Retrospective questions:

  • How many classes did you extract?
  • What classes did you extract?
  • How many tests did you add?

Session 5: Short refactorings – There’s an imposed 3 min. limit for refactoring and covering your change with a test. If you don’t manage to finish before time elapses, revert your changes.

Retrospective questions:

  • How many refactorings did you manage to finish?
  • What did you learn in this exercise?
  • Did you use Resharper and keyboard shortcuts?

Session 6: No mouse or short methods or eliminate conditionals – Pick one of the three tasks (or combine them:)): either do not use mouse or eliminate conditional statements from your code (ifs, switches, loops) or make your methods shorter than x lines.

Retrospective questions:

  • Which task did you choose?
  • How many conditionals did you eliminate?
  • What techniques did you use (popular ones are using dictionaries or modulo function)?
  • How many methods did you add?
  • In the end, how many of your methods were longer than x lines?
  • How many tests did you write?

Specification By Example applied

Humble beginnings

This was a very ordinary day, ordinary meeting, when one of my colleagues came up with a proposition of writing tests using Specflow. If I remember correctly, he watched a presentation from NDC and the idea appealed to him for some reason. We decided to give it a try and write tests for one of the old modules in our system.

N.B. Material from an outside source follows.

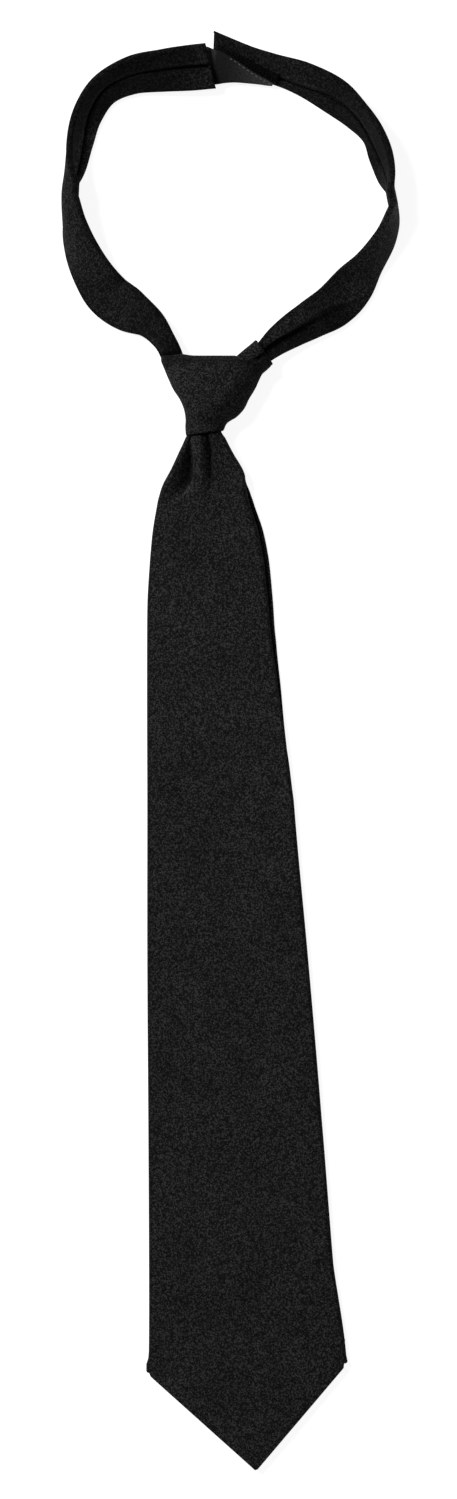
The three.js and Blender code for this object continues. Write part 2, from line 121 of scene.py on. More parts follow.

We’ve already had some existing tests in this module, but we wanted to increase the coverage. Since we didn’t start from scratch, Konrad managed to get the first tests running pretty quickly. Few days later he was showing us how to get started. Some time later we decided that we could use our slack time for writing Specflow tests.

A few months later I was thinking about making a presentation at a local .NET user group. I mentioned it to my team-lead in our one-on-one meeting. He suggested that I could investigate the concept of Specification By Example a bit deeper and share our practical experiences. I read a few books, I made a presentation, then another, the idea stayed with me since then for good and I  still keep learning about it.

What’s the big deal?

Soon enough we started noticing benefits. The separation of abstraction levels (pseudo-natural language vs code) influenced the way we were thinking about the problems under test. We started discovering more and more inconsistencies. We documented them and discussed with client. We asked more questions than ever. After a while we questioned everything, just on principle.

Then we applied the concept to other areas, where we didn’t introduce Specflow and didn’t even want to. When requirements were unclear, we used examples and tables, we used natural language to provide specific scenarios, making sure that we and our business experts were on the same page. The side effect of this was that we started focusing more on the “why” part, on the big picture of the problem. We learned that some of our assumptions are incorrect, that we automatically add constraints that our experts didn’t came up with (e.g. they were ok with some kinds of temporal data incosistency, which seemed crazy for us), that sometimes we use the same words to describe different concepts (apparently “future date” sometimes might be equal to “last week”).

The scenarios provide a very neat framework for communication with business users. Our experts were in fact quite “techy”, which made things more difficult. Sometimes they used technical concepts in a different way than we. Sometimes they had “how” ready, before we even knew “what” we are supposed to do. Scenarios were a good entry point for getting conversations started. And those conversations were different from those we had before. They naturally kept us communicating on higher abstraction levels, talking about business, not ints and database indices. Thinking about the minimum set of key examples helped us spot potential issues even before we started implementation. We caught a few incosistencies in business rules without writing a single line of code.

We got it all wrong! Yet… it worked

I find it ironic, that when I started digging deeper I learned that we got it all wrong, we made all the possible mistakes, started from the completely false assumptions… and yet, it brought us a lot of value. How was that possible?

First of all, we had the “idea” champion. Konrad wored very hard to make it work, he started the whole process, provided some initial examples and occasional tweaks later, he tutored other people on the team how to use it. I think that if that idea “was given” to us from the manager or some external team, we would not care that much. But it was ours. Konrad wanted it to succeed and we wanted him to succeed in his efforts. So we tried hard to make it work.

Then, the tool itself was interesting. It was something new, something different, so a few of us were actually happy to spend our slack time writing more tests (by “us” I mean developers!). That meant that more tests were written, then would be if we used, say, NUnit for the same thing.

Our Specflow scenarios were far from ideal. We tested on the lower abstraction level than we should. We used too many examples. We didn’t share our scenarios with clients (sometimes we copied them to email, but they didn’t know it’s anything more than plain text). Tests organization probably could be better.

So we might say that even if we didn’t fail from the technical point of view, from the point of proper tool usage, we didn’t have much success with it either. But that wasn’t that important. We still could get the benefits the tool brings. I think that in the end we could just throw away all the tests and never use Specflow again, that wouldn’t matter that much. Even then we’d get some value from getting familiar with the tool.

To me the main benefit was that we learned to work differently in the process, now we don’t need tools and frameworks anymore to get the conversations started. I really experienced that I, as a developer, am also responsible for requirements and understanding the busines side of things. That I can (and should!) ask questions, clarify, propose alternatives and warn about difficulties as early as possible.

Of course, we could use a different tool or not use any tool at all. Also, there are other benefits to BDD or Specifications (I’ll write more about it in a separate post). But I think it’s pretty cool that we didn’t have to fight for budget, attend any formal trainings or look for communication experts, to learn all those things. If it worked for us, I guess it can also work that way for other teams.